What this task involves: Quote only the lines from the line containing "for name, make" to the line containing "obj.parent = empty", with both of those lines included, please, exactly as written.

-.-.-

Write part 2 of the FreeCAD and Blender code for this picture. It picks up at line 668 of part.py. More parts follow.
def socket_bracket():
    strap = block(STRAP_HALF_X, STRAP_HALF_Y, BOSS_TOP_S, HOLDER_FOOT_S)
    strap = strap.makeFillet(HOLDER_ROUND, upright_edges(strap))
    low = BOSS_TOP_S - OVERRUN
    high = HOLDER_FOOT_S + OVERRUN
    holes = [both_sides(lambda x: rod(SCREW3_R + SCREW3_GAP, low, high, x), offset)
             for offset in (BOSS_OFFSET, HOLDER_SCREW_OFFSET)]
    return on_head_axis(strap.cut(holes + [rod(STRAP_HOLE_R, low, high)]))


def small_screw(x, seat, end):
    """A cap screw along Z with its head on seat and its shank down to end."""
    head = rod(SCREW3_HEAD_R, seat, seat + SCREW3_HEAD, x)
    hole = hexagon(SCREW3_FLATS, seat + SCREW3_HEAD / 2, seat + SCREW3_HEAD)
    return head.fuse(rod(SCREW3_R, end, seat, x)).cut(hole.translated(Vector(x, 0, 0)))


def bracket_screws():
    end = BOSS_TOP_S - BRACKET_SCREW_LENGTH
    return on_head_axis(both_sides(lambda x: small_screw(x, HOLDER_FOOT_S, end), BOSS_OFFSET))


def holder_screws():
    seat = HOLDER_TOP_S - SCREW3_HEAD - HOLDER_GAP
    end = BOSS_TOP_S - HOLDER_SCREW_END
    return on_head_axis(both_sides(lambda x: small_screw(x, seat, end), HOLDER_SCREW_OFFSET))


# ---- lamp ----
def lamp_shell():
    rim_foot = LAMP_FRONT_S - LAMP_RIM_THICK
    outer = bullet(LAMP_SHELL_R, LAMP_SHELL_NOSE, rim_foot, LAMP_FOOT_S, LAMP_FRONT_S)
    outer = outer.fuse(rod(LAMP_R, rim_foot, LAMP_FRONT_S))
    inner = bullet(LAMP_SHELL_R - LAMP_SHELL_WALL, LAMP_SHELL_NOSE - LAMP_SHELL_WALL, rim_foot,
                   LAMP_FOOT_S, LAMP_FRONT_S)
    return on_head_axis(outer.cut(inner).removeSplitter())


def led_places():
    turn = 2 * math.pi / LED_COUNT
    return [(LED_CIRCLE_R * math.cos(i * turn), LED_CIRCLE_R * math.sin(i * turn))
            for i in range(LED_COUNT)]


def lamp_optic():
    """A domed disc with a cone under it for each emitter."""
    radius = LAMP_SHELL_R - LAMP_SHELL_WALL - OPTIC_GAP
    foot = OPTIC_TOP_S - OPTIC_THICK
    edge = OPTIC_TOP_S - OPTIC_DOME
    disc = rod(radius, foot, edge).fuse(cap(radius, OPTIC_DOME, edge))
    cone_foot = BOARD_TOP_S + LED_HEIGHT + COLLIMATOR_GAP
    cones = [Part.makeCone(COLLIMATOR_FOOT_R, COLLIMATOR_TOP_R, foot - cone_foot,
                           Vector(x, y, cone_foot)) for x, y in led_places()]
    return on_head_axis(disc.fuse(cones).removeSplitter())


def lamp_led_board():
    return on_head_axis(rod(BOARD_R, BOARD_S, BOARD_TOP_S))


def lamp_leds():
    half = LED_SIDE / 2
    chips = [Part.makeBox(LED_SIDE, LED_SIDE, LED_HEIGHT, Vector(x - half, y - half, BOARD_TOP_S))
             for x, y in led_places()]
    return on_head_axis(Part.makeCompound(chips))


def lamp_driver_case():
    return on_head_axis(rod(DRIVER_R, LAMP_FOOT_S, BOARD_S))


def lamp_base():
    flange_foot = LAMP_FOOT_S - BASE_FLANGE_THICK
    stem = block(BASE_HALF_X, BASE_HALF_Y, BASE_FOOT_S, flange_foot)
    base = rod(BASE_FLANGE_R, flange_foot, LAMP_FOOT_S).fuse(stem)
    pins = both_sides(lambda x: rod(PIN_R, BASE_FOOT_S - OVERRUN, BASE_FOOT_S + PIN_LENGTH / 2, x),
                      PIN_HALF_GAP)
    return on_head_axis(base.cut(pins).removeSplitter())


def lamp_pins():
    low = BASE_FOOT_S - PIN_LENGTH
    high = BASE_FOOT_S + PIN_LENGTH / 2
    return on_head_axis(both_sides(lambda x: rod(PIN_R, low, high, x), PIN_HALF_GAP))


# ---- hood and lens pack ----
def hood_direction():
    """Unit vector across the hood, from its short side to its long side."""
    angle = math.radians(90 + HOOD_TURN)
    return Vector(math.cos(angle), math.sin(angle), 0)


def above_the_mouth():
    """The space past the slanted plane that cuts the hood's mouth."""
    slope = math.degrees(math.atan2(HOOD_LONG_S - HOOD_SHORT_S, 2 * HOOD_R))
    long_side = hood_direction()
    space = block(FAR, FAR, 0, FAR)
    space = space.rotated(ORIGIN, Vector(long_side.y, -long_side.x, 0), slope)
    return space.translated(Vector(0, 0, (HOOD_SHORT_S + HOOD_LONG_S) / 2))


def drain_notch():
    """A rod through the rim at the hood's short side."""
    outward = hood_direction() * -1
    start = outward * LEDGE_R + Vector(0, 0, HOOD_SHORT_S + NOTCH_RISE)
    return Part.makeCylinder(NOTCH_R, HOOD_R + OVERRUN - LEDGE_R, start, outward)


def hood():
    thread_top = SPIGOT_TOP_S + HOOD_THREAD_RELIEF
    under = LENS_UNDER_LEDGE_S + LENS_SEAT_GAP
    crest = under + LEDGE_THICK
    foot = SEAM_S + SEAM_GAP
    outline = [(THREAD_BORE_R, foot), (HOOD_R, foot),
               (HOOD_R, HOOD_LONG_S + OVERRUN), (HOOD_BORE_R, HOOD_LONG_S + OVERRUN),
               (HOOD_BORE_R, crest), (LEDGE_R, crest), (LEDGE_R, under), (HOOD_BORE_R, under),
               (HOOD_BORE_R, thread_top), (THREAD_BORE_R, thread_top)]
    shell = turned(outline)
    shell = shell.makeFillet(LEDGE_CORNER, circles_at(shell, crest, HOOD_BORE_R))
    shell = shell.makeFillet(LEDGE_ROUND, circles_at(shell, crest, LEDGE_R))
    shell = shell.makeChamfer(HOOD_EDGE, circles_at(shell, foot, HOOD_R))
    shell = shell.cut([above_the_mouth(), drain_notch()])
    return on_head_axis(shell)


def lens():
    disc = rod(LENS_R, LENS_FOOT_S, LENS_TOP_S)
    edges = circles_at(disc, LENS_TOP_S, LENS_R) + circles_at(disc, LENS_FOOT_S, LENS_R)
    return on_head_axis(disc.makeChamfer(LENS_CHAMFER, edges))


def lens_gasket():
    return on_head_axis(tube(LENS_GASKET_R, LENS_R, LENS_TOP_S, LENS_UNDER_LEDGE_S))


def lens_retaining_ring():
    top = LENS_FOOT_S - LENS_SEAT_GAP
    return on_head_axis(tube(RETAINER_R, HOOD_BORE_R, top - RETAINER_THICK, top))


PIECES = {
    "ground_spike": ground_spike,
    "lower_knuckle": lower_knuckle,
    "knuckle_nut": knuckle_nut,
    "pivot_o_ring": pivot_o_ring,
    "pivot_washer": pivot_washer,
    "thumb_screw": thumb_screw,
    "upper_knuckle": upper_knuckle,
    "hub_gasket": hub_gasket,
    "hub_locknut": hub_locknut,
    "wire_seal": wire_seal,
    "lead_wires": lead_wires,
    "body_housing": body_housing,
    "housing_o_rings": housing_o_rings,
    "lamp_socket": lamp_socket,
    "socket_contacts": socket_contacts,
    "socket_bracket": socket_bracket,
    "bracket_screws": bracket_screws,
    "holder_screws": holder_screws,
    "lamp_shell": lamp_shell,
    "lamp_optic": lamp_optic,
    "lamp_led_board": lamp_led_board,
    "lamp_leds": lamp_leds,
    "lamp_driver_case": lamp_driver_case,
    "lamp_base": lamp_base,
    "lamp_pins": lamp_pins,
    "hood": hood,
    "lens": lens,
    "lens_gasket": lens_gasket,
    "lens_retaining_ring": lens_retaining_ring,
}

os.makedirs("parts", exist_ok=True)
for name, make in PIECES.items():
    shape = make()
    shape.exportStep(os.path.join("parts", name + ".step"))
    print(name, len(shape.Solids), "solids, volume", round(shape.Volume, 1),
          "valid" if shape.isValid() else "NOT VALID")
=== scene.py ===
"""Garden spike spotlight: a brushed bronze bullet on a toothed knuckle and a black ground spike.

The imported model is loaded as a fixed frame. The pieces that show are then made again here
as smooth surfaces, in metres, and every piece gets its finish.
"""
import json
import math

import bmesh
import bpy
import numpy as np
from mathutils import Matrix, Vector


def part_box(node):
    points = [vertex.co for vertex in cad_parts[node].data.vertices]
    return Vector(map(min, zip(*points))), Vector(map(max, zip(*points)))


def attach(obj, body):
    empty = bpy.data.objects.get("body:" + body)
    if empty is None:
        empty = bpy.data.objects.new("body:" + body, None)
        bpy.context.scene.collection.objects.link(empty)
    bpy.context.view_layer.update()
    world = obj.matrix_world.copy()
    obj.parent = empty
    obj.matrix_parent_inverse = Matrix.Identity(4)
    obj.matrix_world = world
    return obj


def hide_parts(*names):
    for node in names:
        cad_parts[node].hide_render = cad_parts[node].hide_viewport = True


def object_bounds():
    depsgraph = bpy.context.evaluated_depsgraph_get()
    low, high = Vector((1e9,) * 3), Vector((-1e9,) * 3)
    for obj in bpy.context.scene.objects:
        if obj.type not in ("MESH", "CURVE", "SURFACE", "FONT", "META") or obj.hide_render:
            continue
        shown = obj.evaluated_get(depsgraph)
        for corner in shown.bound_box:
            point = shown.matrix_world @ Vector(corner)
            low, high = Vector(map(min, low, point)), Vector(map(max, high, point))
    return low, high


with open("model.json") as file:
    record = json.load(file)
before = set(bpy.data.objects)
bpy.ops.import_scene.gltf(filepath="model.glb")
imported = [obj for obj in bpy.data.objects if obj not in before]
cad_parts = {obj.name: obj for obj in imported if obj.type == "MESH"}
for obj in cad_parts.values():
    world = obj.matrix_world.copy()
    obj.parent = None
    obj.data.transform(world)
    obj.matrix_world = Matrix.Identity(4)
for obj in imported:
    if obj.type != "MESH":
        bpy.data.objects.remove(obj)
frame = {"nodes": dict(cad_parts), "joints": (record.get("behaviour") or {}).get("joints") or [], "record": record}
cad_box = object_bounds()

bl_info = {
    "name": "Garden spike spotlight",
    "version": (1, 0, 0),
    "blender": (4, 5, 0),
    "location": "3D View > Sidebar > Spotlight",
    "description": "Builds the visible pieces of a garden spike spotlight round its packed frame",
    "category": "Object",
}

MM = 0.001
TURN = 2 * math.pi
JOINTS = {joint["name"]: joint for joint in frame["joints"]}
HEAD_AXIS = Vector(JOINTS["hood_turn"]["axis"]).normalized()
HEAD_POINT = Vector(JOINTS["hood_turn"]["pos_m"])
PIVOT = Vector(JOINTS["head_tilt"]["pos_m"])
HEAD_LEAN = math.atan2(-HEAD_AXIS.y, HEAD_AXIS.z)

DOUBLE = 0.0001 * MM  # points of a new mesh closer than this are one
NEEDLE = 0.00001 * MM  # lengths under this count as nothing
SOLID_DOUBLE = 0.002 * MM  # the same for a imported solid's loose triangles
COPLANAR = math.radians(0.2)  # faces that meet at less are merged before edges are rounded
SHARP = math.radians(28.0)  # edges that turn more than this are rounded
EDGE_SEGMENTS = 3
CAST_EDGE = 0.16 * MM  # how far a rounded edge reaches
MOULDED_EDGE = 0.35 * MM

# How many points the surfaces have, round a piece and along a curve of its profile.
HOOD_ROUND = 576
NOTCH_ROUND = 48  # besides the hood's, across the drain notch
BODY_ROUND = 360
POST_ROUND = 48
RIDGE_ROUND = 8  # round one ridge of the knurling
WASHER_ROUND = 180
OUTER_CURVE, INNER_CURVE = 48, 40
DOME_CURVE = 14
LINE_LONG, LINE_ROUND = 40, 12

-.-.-

Exercise output:
for name, make in PIECES.items():
    shape = make()
    shape.exportStep(os.path.join("parts", name + ".step"))
    print(name, len(shape.Solids), "solids, volume", round(shape.Volume, 1),
          "valid" if shape.isValid() else "NOT VALID")
=== scene.py ===
"""Garden spike spotlight: a brushed bronze bullet on a toothed knuckle and a black ground spike.

The imported model is loaded as a fixed frame. The pieces that show are then made again here
as smooth surfaces, in metres, and every piece gets its finish.
"""
import json
import math

import bmesh
import bpy
import numpy as np
from mathutils import Matrix, Vector


def part_box(node):
    points = [vertex.co for vertex in cad_parts[node].data.vertices]
    return Vector(map(min, zip(*points))), Vector(map(max, zip(*points)))


def attach(obj, body):
    empty = bpy.data.objects.get("body:" + body)
    if empty is None:
        empty = bpy.data.objects.new("body:" + body, None)
        bpy.context.scene.collection.objects.link(empty)
    bpy.context.view_layer.update()
    world = obj.matrix_world.copy()
    obj.parent = empty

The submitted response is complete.